À peine installé à Matignon, Sébastien Lecornu doit déjà composer avec un climat de défiance. Son silence sur des dossiers brûlants comme la réforme des retraites ou la fiscalité alimente critiques et soupçons, tandis que l’opinion publique attend des réponses claires à des inquiétudes grandissantes.
Comme ses prédécesseurs à Matignon, Sébastien Lecornu se heurte au dossier explosif de la réforme des retraites, véritable point de crispation sociale depuis le début du second quinquennat d’Emmanuel Macron. L’âge légal repoussé à 64 ans, combiné à la crainte d’une diminution des pensions minimales, nourrit la colère des Français les plus modestes. Pour beaucoup de retraités et de futurs retraités, cette réforme symbolise la perte d’un horizon de sérénité en fin de carrière.
Le malaise des classes populaires et des séniors
Pour les détracteurs du Premier ministre, ce mutisme est perçu comme un « crachat à la figure » des Français, selon les termes rapportés par La Dépêche. Les séniors, déjà fragilisés par l’inflation et la stagnation du pouvoir d’achat, voyaient dans cette réforme un espoir de réajustement. Au lieu de cela, la réforme renforce l’idée d’une précarisation programmée. Comme le souligne le politologue Frédéric Dabi, Lecornu a certes « fait taire un bruit de fond », mais au prix d’un silence jugé assourdissant par ses opposants.
Une équation fiscale explosive : la taxe Zucman
À cette tension sociale s’ajoute la question de la dette publique et des recettes fiscales. Le gouvernement a promis de ne pas augmenter les impôts, mais la proposition d’une taxe Zucman sur les ultra-riches a déclenché une levée de boucliers. Pour l’opposition de gauche, il s’agit d’un levier de justice sociale ; pour la droite et les milieux économiques, d’un risque de fuite des capitaux. Lecornu se retrouve donc pris en étau entre deux camps irréconciliables, incapable pour l’instant de trancher.
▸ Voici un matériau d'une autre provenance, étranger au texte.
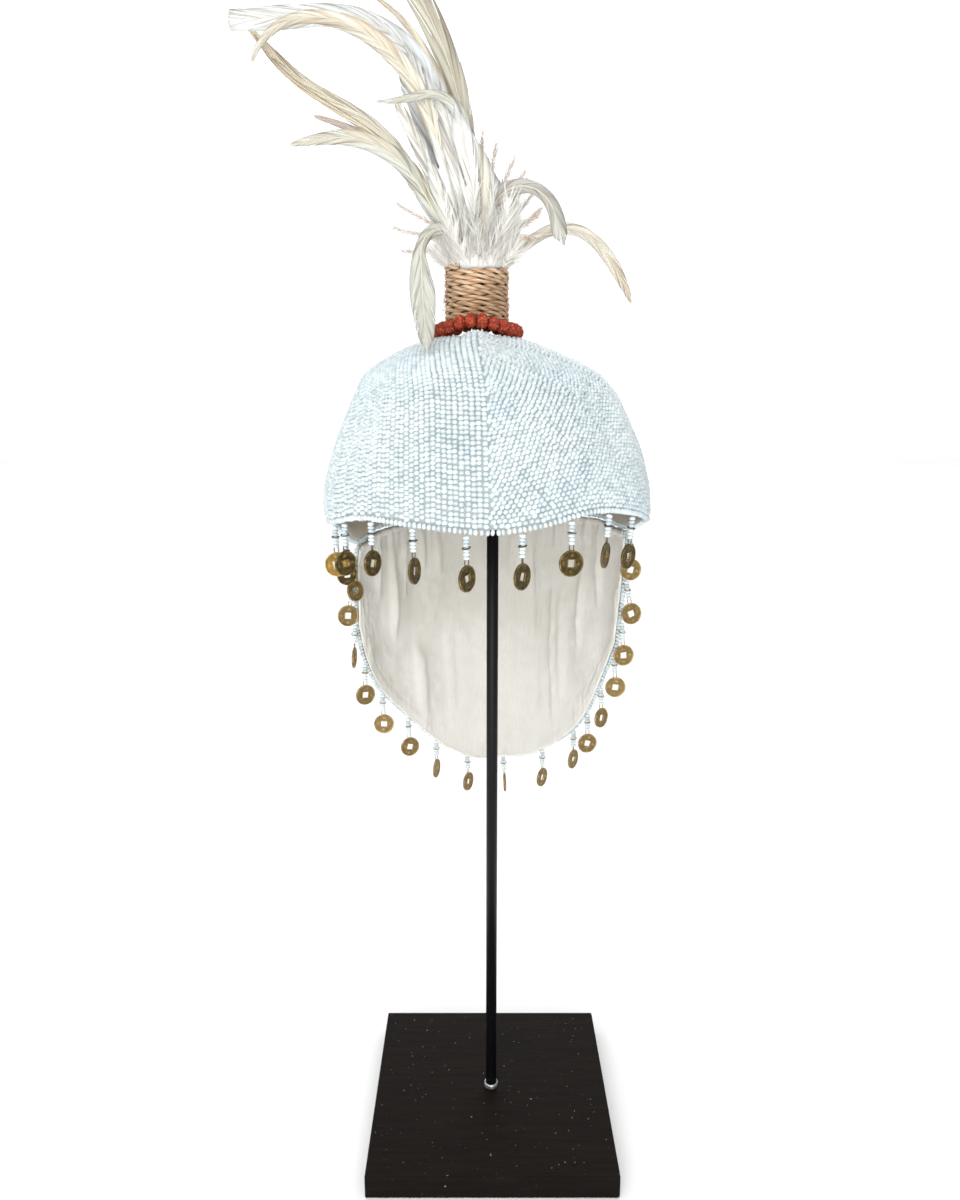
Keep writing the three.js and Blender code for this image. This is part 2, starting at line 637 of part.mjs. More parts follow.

Une stratégie du silence critiquée
Selon ses proches, Sébastien Lecornu adopte une stratégie pragmatique et patiente : laisser retomber la colère avant de proposer des compromis ciblés. Ses soutiens le présentent comme un « préfigurateur », bâtissant lentement les accords nécessaires, quitte à avancer par « petits bouts » pour dénouer les points de tension. Mais pour l’opposition, cette méthode s’apparente à de l’immobilisme. « Tout le monde est très remonté contre Lecornu parce que, pour l’instant, il ne nous a rien dit », dénonce un député socialiste, quand le RN prévient qu’il faudra des réponses nettes dès la rentrée parlementaire du 1er octobre.
Un avenir politique incertain
En choisissant la prudence et le mutisme, Sébastien Lecornu prend le risque de laisser s’installer une défiance durable. Dans un contexte où chaque Premier ministre semble sacrifié sur l’autel de la réforme des retraites, son mandat démarre sous haute tension. La véritable épreuve viendra avec le débat budgétaire et les arbitrages fiscaux, qui diront si son silence était une stratégie payante ou le signe d’une impuissance à gouverner.